Miguel Oliveira Sá que chegou a pensar se não devia mudar de vida, porque até agora só se dedicou às cordas, admite que a chegada dos americanos trouxe-lhe novos desafios. “No início fui contra, tive muitos receios. Hoje sei que foi o melhor para a empresa, e para todos os funcionários. Permitiu-nos crescer”, avalia. Um dos receios que tinha Luis Sá, recorda o filho, era o facto de a empresa não conseguir controlar toda a cadeia produtiva – uma vez que tinha o arame para fazer os cabos de aço. “Já estávamos a deixar uma margem em quem comprávamos o arame, podíamos ser competitivos, que éramos, mas não controlávamos tudo. A WireCo veio trazer essa integração”, explica.
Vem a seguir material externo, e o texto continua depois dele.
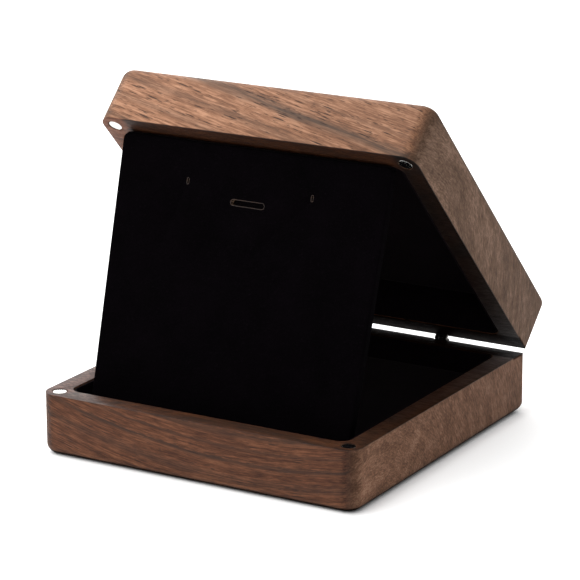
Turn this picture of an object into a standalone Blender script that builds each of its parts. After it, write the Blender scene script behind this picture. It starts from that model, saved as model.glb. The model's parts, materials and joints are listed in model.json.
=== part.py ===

Houve dores nesse crescimento, claro. Houve ajustamentos a fazer, por causa da fusão de empresas que eram então concorrentes. “A Oliveira Sá fazia cabos de aço e sintéticos. Quando a Euronete entra no grupo, houve sobreposição. Ficou  aqui todo o aço, e a Euronete ficou a gerir todos os sintéticos”, explica José Luis Gramaxo. Hoje faz parte de um grupo que garante a produção, em Portugal, uma quota de mercado mundial de 55% dos fios agrícolas e de 20% das redes agrícolas; e que no mercado europeu tem uma quota nas redes de pesca superior a 60%, nos cabos marítimos mais de 65% e nos cabos de amarração de plataformas petrolíferas mais de 80%. José Luis Gramaxo é o director de vendas de todo o grupo, que factura quase 600 milhões de dólares. “E eu sou responsável por cerca de 10% desse total, apenas com o segmento das pescas. Quando foi comprada, a Oliveira Sá facturava 50 a 55 milhões de euros. E eu hoje, só com a pesca, 88 milhões de dólares”, contrapõe Miguel. 

A conversa termina com Miguel a voltar a falar do pai. “Ele deve ser a única pessoa que conheço que sabe exactamente o valor que criou nos seus 40 anos de trabalho. Começoun esta empresa a valer zero, e sabe o valor pela qual a vendeu”. Os valores da venda não foram referidos, mas sobre a saúde da empresa, percebe-se pela resposta que está como o aço. Nem a multinacional WireCo a pôde dispensar.